Grace enablements include but are not limited to: God’s salvific love for all (John 3:16), God’s manifestation of his power so that all may know he is the Sovereign (Isa 45:21–22) and Creator (Rom 1:18–20), which assures that everyone has opportunity to know about him. Christ paying for all sins (John 1:29), conviction of the Holy Spirit (John 16:7–11), working of the Holy Spirit (Heb 6:1–6), enlightening of the Son (John 1:9), God’s teaching (John 6:45), God opening minds and hearts (Luke 24:45; Acts 16:14; 26:17–18;), and the power of the gospel (Rom 1:16), without such redemptive grace, no one seeks or comes to God (Rom 3:11).
Because of these gracious provisions and workings of God, man can choose to seek and find God (Jer 29:13; Acts 17:11–12). Moreover, no one can come to God without God calling (Acts 2:39), drawing (John 6:44), and that God is drawing all individuals (John 12:32). The same Greek word for draw, helkuō, is used in both verses. “About 115 passages condition salvation on believing alone, and about 35 simply on faith.” Other grace enablements may include providential workings in and through other people, situations, and timing or circumstances that are a part of grace to provide an opportunity for every individual to choose to follow Christ.
These are grace enablements in at least three ways; first, they are provided by God’s grace rather than deserved by mankind; second, the necessary components for each and every individual to have a genuine opportunity to believe unto salvation are provided or restored by God; third, they are provided by God without respect to whether the individual will believe or reject, which response God knew in eternity past.

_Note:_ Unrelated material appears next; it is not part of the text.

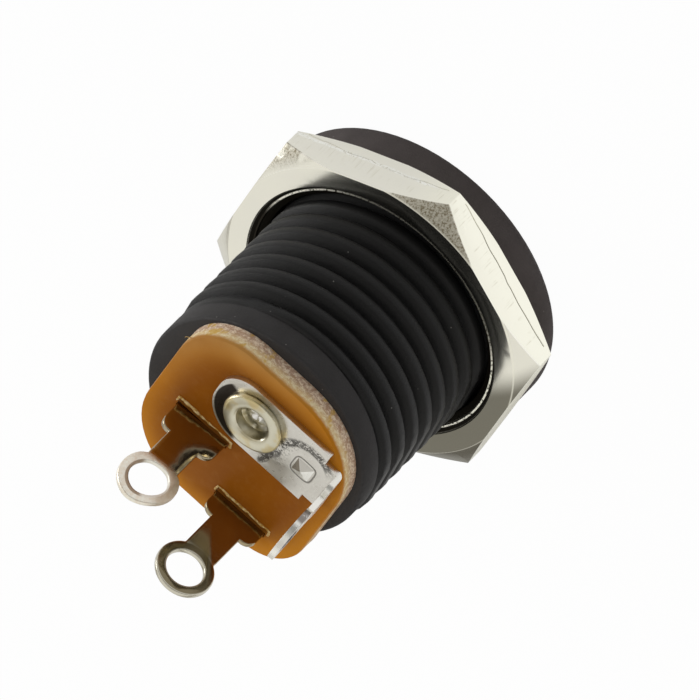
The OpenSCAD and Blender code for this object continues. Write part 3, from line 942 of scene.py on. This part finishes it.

The offer of the gospel is unconditional, but God sovereignly determined to condition the reception of the offer upon grace-enabled faith; therefore, faith is not reflective of a work or virtue of man, but of God’s sovereign plan of salvation by grace through faith (Eph 2:8). This indicates faith is the means to being regenerated and saved, not the reason for being saved. This truth of Scripture does not imply God is held captive to the choice of man, but rather it demonstrates God in eternity coextensively determined to create man with otherwise choice and provide a genuine offer of salvation, which can be accepted by grace-enabled faith or rejected. Additionally, to fulfill this plan, God is not obligated to disseminate the gospel to people he knows have rejected the light he has given them (Rom 1:18–23) and will also reject the gospel; although he may still send the gospel to them.
 Christ opened their minds in Luke by teaching and illumining the real meaning of Scripture (Luke 24:27), and we find the same with Lydia, who was a “worshiper of God” (Acts 13:43; 18:7). She had faith as a proselyte, and God responded to that genuine faith by opening her heart to the gospel. God is always the initiator.
 Chafer, Systematic Theology, vol. 7, 273–74.
 In Matthew 13:18–23, Jesus explains the parable of the sower. He compares the four types of soils to the four kinds of responses to the gospel. In the parable, the seed is the word of God (gospel). Also, in the explanation of the true meaning of the parable, it is important to note the sower and the seed are always the same (there is no indication that he gives one hearer seed that will not germinate and another the real thing), and the only thing that changes is the response to the seed. There is nothing deficient in the sowing or the seed sown, but rather always the problem is in the recipient. Also notice the response of the good soil precedes regeneration. There is no indication in the passage that some men are predetermined by God to reject the message. Rather, it seems all four had different responses to the message, and the soil is descriptive of the heart; neither the ones that accept nor the ones that reject the seed give any indication of being predetermined. The soil indicates different responses and outcomes to the same seed, which is the word about the kingdom. Just as God created Adam with good soil, so he must grace enable everyone to be able to respond. Therefore, salvation is not a human work, nor is the good soil something innate to some, but rather, it is characteristic of everyone who receives the word of God and by faith is born again.